Other key tropes are invocation and summoning, for example, Candyman (say his name five times and he will appear); rituals, which are great for generating suspense, for example, Rosemary’s Baby or The Devil Rides Out; spells, for example, The Craft, which is a good lesson in how to reinvigorate this trope; and paraphernalia (which can make great MacGuffins) for example, The Ninth Gate’s book, Hellraiser’s box or Long Time Dead’s Ouija board.

Apart from their accoutrements, occultists also need a temple away from prying eyes so they tend to practise their art somewhere remote or somewhere so hectic that no one will pay them much attention. Hence the preponderance of islands, remote castles, chateaux set in one thousand acre estates and cities. The Craft cleverly – and originally – is set in suburban L.A. but notice how a big deal is made of the huge empty house that Sarah, her father and step-mother move into at the outset.

Millennial fever produced a spate of Occult and Possession Horror movies, possibly triggered by mortal guilt at wholesale, secular ungodliness. Stigmata, Lost Souls, Bless The Child, End of Days and Revelation, to name but a few, had varying quality and differing success, but when it became apparent that Hollywood’s latest Occult Horror, Exorcist: The Beginning, had to be virtually remade before its release (Renny Harlin executing as good as an entire re-shoot of Paul Schrader’s original), maybe it is time to read the state of play, then rip it up and start afresh.

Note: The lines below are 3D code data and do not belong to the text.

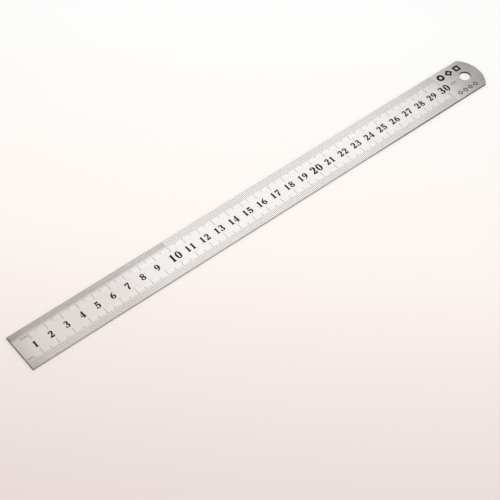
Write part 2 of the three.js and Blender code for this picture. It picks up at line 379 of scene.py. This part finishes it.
SATIN_RELIEF = 0.001 * MM
SCRATCH_RELIEF = -0.8  # of the satin's relief
EDGE_RELIEF = 0.01 * MM
PAINT_RELIEF = 0.008 * MM

# The long edges' painted shade is lightest round the middle and darkest towards the ends.
LIGHTER_EDGE_MIDDLE = -46 * MM  # the long edges are brightest round here, on the X axis,
LIGHTER_EDGE_INNER = 95 * MM  # as far as this to either side,
LIGHTER_EDGE_OUTER = 155 * MM  # and dull past this


def direction(heading, elevation):
    """The unit vector that many degrees round from +X, and that many up."""
    heading, elevation = math.radians(heading), math.radians(elevation)
    flat = math.cos(elevation)
    return Vector((flat * math.cos(heading), flat * math.sin(heading), math.sin(elevation)))


class Nodes:
    """The node tree of a new material or world, with short ways to add and join its nodes."""

    def __init__(self, owner, shader, coordinates):
        owner.use_nodes = True
        self.owner = owner
        self.tree = owner.node_tree
        self.shader = self.tree.nodes[shader]
        self.place = self.add("ShaderNodeTexCoord").outputs[coordinates]

    def add(self, kind, **settings):
        node = self.tree.nodes.new(kind)
        for key, value in settings.items():
            setattr(node, key, value)
        return node

    def join(self, value, socket):
        """Sets the socket to a number or a colour, or links a node's output to it."""
        if isinstance(value, tuple):
            socket.default_value = (*value, 1)
        elif isinstance(value, (int, float)):
            socket.default_value = value
        else:
            self.tree.links.new(value, socket)

    def set(self, **values):
        """Joins values to the shader's sockets, named with underscores for spaces."""
        for name, value in values.items():
            self.join(value, self.shader.inputs[name.replace("_", " ")])

    def noise(self, stretch, detail=3, roughness=0.5):
        """Noise with that many features per metre along each axis."""
        mapping = self.add("ShaderNodeMapping")
        mapping.inputs["Scale"].default_value = stretch
        self.join(self.place, mapping.inputs["Vector"])
        texture = self.add("ShaderNodeTexNoise")
        texture.inputs["Scale"].default_value = 1
        texture.inputs["Detail"].default_value = detail
        texture.inputs["Roughness"].default_value = roughness
        self.join(mapping.outputs["Vector"], texture.inputs["Vector"])
        return texture.outputs["Fac"]

    def ramp(self, value, low, high, start, end, interpolation="LINEAR"):
        """value from low to high becomes start to end."""
        node = self.add("ShaderNodeMapRange", interpolation_type=interpolation)
        sockets = ("Value", "From Min", "From Max", "To Min", "To Max")
        for socket, number in zip(sockets, (value, low, high, start, end)):
            self.join(number, node.inputs[socket])
        return node.outputs["Result"]

    def vary(self, noise, start, end):
        """A noise as a number that varies from start to end."""
        return self.ramp(noise, *NOISE_RANGE, start, end)

    def mix(self, factor, dark, light):
        """A colour between dark and light; either may be a colour or a node's output."""
        node = self.add("ShaderNodeMix", data_type="RGBA")
        dark_socket, light_socket = node.inputs[6:8]  # the rest mix numbers and vectors
        self.join(factor, node.inputs["Factor"])
        self.join(dark, dark_socket)
        self.join(light, light_socket)
        return node.outputs[2]

    def dot(self, vector):
        """How far each place is along a vector from the origin."""
        node = self.add("ShaderNodeVectorMath", operation="DOT_PRODUCT")
        node.inputs[1].default_value = vector
        self.join(self.place, node.inputs[0])
        return node.outputs["Value"]

    def calculate(self, operation, first, second=0.0):
        node = self.add("ShaderNodeMath", operation=operation)
        self.join(first, node.inputs[0])
        self.join(second, node.inputs[1])
        return node.outputs[0]

    def add_up(self, first, second):
        return self.calculate("ADD", first, second)

    def bump(self, height, distance):
        node = self.add("ShaderNodeBump")
        self.join(1.0, node.inputs["Strength"])
        self.join(distance, node.inputs["Distance"])
        self.join(height, node.inputs["Height"])
        self.set(Normal=node.outputs["Normal"])


def material_nodes(name):
    return Nodes(bpy.data.materials.new(name), "Principled BSDF", "Object")


def steel_face():
    """Satin stainless steel: fine grain along the scale, faint blotches and a few scratches."""
    nodes = material_nodes("satin_steel")
    grain = nodes.noise(GRAIN, detail=4, roughness=0.6)
    streaks = nodes.noise(STREAKS, detail=2)
    blotches = nodes.noise(BLOTCHES)
    scratches = nodes.ramp(nodes.noise(SCRATCHES, detail=1, roughness=0.3), *SCRATCH_RANGE, 0, 1)
    tone = nodes.add_up(nodes.vary(grain, 0, 0.5), nodes.vary(streaks, 0, 0.5))
    rough = nodes.add_up(nodes.vary(blotches, *SATIN_ROUGHNESS), nodes.vary(streaks, *STREAK_ROUGHNESS))
    colour = nodes.mix(scratches, nodes.mix(tone, *SATIN_TONES), SCRATCH_TONE)
    nodes.set(Base_Color=colour, Roughness=rough, Metallic=1)
    nodes.bump(nodes.add_up(grain, nodes.ramp(scratches, 0, 1, 0, SCRATCH_RELIEF)), SATIN_RELIEF)
    return nodes.owner


def steel_edge(name, dull, bright):
    """Steel with lines across the thickness; its tones are painted shade, lighter round a middle on the X
    axis and darker past that.
    """
    nodes = material_nodes(name)
    shear = nodes.noise(SHEAR_LINES)
    away = nodes.calculate("ABSOLUTE", nodes.calculate("SUBTRACT", nodes.dot((1, 0, 0)), LIGHTER_EDGE_MIDDLE))
    lighter_middle = nodes.ramp(away, LIGHTER_EDGE_INNER, LIGHTER_EDGE_OUTER, 1, 0, "SMOOTHSTEP")
    colour = nodes.mix(lighter_middle, nodes.mix(shear, *dull), nodes.mix(shear, *bright))
    nodes.set(Base_Color=colour, Roughness=nodes.vary(shear, *EDGE_ROUGHNESS), Metallic=1)
    nodes.bump(shear, EDGE_RELIEF)
    return nodes.owner


def marking_paint(name, tones):
    """Dried paint, slightly worn: mottled in tone and in gloss."""
    nodes = material_nodes(name)
    mottle = nodes.noise(MOTTLE, detail=4)
    rough = nodes.vary(nodes.noise(PATCHES, detail=2), *PAINT_ROUGHNESS)
    nodes.set(Base_Color=nodes.mix(mottle, *tones), Roughness=rough, Specular_IOR_Level=0.12)
    nodes.bump(mottle, PAINT_RELIEF)
    return nodes.owner


# ---- The pieces ------------------------------------------------------------------------------------------

# The broken edges' facets count as edge steel, so they take its painted shade and catch no highlights.
EDGE_STEEL_TILT = 0.995  # a face whose normal is less upright than this is edge steel or a wall,
FLAT_TILT = 0.9999  # and less than this, it is shaded as part of something round
ROUNDED_CREASE = 25  # degrees: the sharpest crease that is shaded as round
LONG_SIDE_FROM = 0.999  # of the strip's half width
LONG_SIDE_TURN = 0.02  # how far a long side's normal may turn along the scale
SATIN_SLOT, GROUND_SHADE_SLOT, SHEARED_SHADE_SLOT = range(3)


def steel_slot(face):
    """The finish of one of the blade's faces. A face that is not level takes edge steel with painted shade
    in its tones: ground steel on the long sides, sheared steel on the rest, such as the ends and the walls
    of the hole and recesses.
    """
    if abs(face.normal.z) >= EDGE_STEEL_TILT:
        return SATIN_SLOT
    outermost = abs(face.center.y) > LONG_SIDE_FROM * blade_high.y
    return GROUND_SHADE_SLOT if outermost and abs(face.normal.x) < LONG_SIDE_TURN else SHEARED_SHADE_SLOT


def add_blade():
    ground = steel_edge("ground_steel_painted_shade", GROUND_OUTER_SHADE, GROUND_MIDDLE_SHADE)
    sheared = steel_edge("sheared_steel_painted_shade", SHEARED_SHADE_TONES, SHEARED_SHADE_TONES)
    blade = blade_mesh().object("steel_blade", steel_face(), ground, sheared)
    blade.data.set_sharp_from_angle(angle=math.radians(ROUNDED_CREASE))
    for face in blade.data.polygons:
        face.use_smooth = abs(face.normal.z) < FLAT_TILT
        face.material_index = steel_slot(face)
    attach(blade, "root")
    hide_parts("blade")


def add_paint():
    """The paint in the fine marks, and the looks of the CAD's paint fills."""
    black = marking_paint("black_marking_paint", BLACK_TONES)
    grey = marking_paint("grey_marking_paint", GREY_TONES)
    for name, loops, material, slot in (
        ("lower_graduations", lower_lines, black, "black_paint"),
        ("upper_graduations", upper_lines, black, "black_paint"),
        ("unit_labels", unit_labels, grey, "grey_paint"),
    ):
        piece = paint_mesh(loops).object(name, material)
        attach(piece, "root")
    for name in FILLS:
        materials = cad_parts[name].data.materials
        materials.clear()
        materials.append(grey if name.startswith("lozenge") else black)


# ---- The stage -------------------------------------------------------------------------------------------

CAMERA_AIM = Vector((-29.74 * MM, -21.9 * MM, TOP))
CAMERA_DISTANCE = 766.5 * MM
CAMERA_HEADING, CAMERA_ELEVATION, CAMERA_ROLL = 50.72, -51.94, 0.27  # degrees: the way it looks
CAMERA_LENS = 102.1

KEY_LIGHT = direction(228, 60) * 1.1  # in front of the blade, clear of what it mirrors to the camera
KEY_SIZE = 0.35
KEY_POWER = 3.9
KEY_COLOUR = 1, 0.97, 0.955

# Level panels that the blade mirrors to the camera: middle, length, width, watts and colour. The first one
# lights the whole blade, the second all but its zero end, and the third its middle.
SOFTBOXES = (
    ((0.2222, 0.283, 0.44), 0.527, 0.4, 0.357, (1, 0.955, 0.93)),
    ((0.2785, 0.27, 0.42), 0.4, 0.3, 0.09, (0.72, 0.87, 0.91)),
    ((0.2159, 0.257, 0.4), 0.291, 0.28, 0.0105, (0.72, 0.87, 0.91)),
)

HORIZON_GLOW = (0.5, 0.483, 0.476)
CEILING_GLOW = (0.86, 0.835, 0.823)
CEILING_FROM = 0.6  # height on the unit sphere where the ceiling's glow is reached
# Darker parts of the ceiling, in degrees: heading, elevation, and how far from there each is whole and gone.
DIM_ZONES = (
    (49, 48, 20, 42, (0.42, 0.378, 0.367)),
    (34, 41.5, 2, 8, (0.25, 0.23, 0.22)),
)

TABLE_HEADING = 45  # degrees: the table pales in this direction, as painted light
TABLE_LIGHT_FALLOFF_TONES = (0.725, 0.655, 0.64), (0.92, 0.885, 0.855), (0.925, 0.955, 0.955)
TABLE_NEAR = -0.24, 0  # metres along that heading: the first tone turns to the second,
TABLE_FAR = -0.08, 0.16  # and the second to the third
TABLE_HALF = 4


def look(position, target, roll=0.0):
    """A matrix at position whose -Z axis points at target, with its X axis level before the roll."""
    back = (position - target).normalized()
    right = Vector((0, 0, 1)).cross(back).normalized()
    turn = Matrix((right, back.cross(right), back)).transposed().to_4x4()
    return Matrix.Translation(position) @ turn @ Matrix.Rotation(roll, 4, "Z")


def add_camera():
    camera = bpy.data.objects.new("camera", bpy.data.cameras.new("camera"))
    camera.data.lens = CAMERA_LENS
    camera.data.clip_start = 10 * MM
    position = CAMERA_AIM - direction(CAMERA_HEADING, CAMERA_ELEVATION) * CAMERA_DISTANCE
    camera.matrix_world = look(position, CAMERA_AIM, math.radians(CAMERA_ROLL))
    bpy.context.scene.collection.objects.link(camera)
    bpy.context.scene.camera = camera


def add_panel(name, place, length, width, power, colour):
    """A soft rectangular light at a position or a matrix. Left as it is, it shines straight down."""
    light = bpy.data.lights.new(name, "AREA")
    light.shape = "RECTANGLE"
    light.size, light.size_y = length, width
    light.energy = power
    light.color = colour
    lamp = bpy.data.objects.new(name, light)
    lamp.matrix_world = place if isinstance(place, Matrix) else Matrix.Translation(place)
    bpy.context.scene.collection.objects.link(lamp)


def add_lights():
    add_panel("key_light", look(KEY_LIGHT, Vector((0, 0, 0))), KEY_SIZE, KEY_SIZE, KEY_POWER, KEY_COLOUR)
    for i, (middle, *panel) in enumerate(SOFTBOXES):
        add_panel(f"softbox_{i}", middle, *panel)


# The table is darker and pinker on one side and pales along TABLE_HEADING: painted light, standing in for
# lamps lighting it more in that direction.
def add_floor():
    nodes = material_nodes("table_painted_light_falloff")
    across = nodes.dot(direction(TABLE_HEADING, 0))
    first, second, third = TABLE_LIGHT_FALLOFF_TONES
    near = nodes.mix(nodes.ramp(across, *TABLE_NEAR, 0, 1, "SMOOTHSTEP"), first, second)
    tone = nodes.mix(nodes.ramp(across, *TABLE_FAR, 0, 1, "SMOOTHSTEP"), near, third)
    nodes.set(Base_Color=tone, Roughness=0.9, Specular_IOR_Level=0.1)
    build = Builder()
    build.faces.append(build.ring(rectangle(-TABLE_HALF, -TABLE_HALF, TABLE_HALF, TABLE_HALF), 0))
    build.object("floor", nodes.owner)


def add_world():
    """A pale studio that is brighter overhead, with the dim zones that the blade mirrors."""
    nodes = Nodes(bpy.data.worlds.new("studio"), "Background", "Generated")
    rise = nodes.ramp(nodes.dot((0, 0, 1)), 0, CEILING_FROM, 0, 1, "SMOOTHSTEP")
    glow = nodes.mix(rise, HORIZON_GLOW, CEILING_GLOW)
    for heading, elevation, inner, outer, dim_glow in DIM_ZONES:
        edge, whole = (math.cos(math.radians(angle)) for angle in (outer, inner))
        dimness = nodes.ramp(nodes.dot(direction(heading, elevation)), edge, whole, 0, 1, "SMOOTHSTEP")
        glow = nodes.mix(dimness, glow, dim_glow)
    nodes.set(Color=glow)
    bpy.context.scene.world = nodes.owner


add_blade()
add_paint()
add_floor()
add_world()
add_lights()
add_camera()
bpy.context.scene.view_settings.view_transform = "Standard"
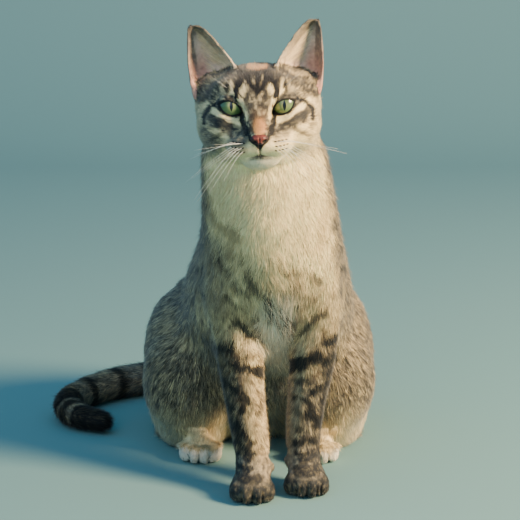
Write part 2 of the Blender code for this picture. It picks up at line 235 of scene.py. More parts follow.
class Web:
    """The edges of a mesh, for smoothing values over its surface."""

    def __init__(self, mesh):
        self.a, self.b = read(mesh.edges, "vertices", 2, np.int64).T
        self.count = len(mesh.vertices)
        self.degree = np.bincount(np.concatenate((self.a, self.b)), minlength=self.count)

    def mean(self, values):
        """The mean of each vertex's neighbours."""
        out = np.empty_like(values)
        for k in range(values.shape[1]):
            column = values[:, k]
            out[:, k] = np.bincount(self.a, column[self.b], self.count)
            out[:, k] += np.bincount(self.b, column[self.a], self.count)
        return out / np.maximum(self.degree, 1)[:, None]

    def smooth(self, values, times, amount=0.5):
        flat = values.ndim == 1
        values = values[:, None] if flat else values
        for _ in range(times):
            values = values + (self.mean(values) - values) * amount
        return values[:, 0] if flat else values

    def level(self, co, times, weight):
        """Flattens the surface where the weight is above 0."""
        for _ in range(times):
            co = co + (self.mean(co) - co) * 0.6 * weight[:, None]
        return co

    def fair(self, co, times, weight):
        """Evens the surface without shrinking it; weight runs from 0, kept, to 1."""
        w = weight[:, None]
        for _ in range(times):
            co = co + (self.mean(co) - co) * 0.5 * w
            co = co + (self.mean(co) - co) * -0.53 * w
        return co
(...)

Originality is required, originality like having occultist Nazis summon a demon and then turning everything on its head and making that demon become a heroic force for good, as in Hellboy, or initiating an epic, endless cycle in which each transgressive protagonist becomes the antagonist for the next generation, as in Hellraiser, or asking, as The Wicker Man does, whether perhaps the pagans are the ‘normal people’ and the interloper is nothing but a repressed, puritan freak.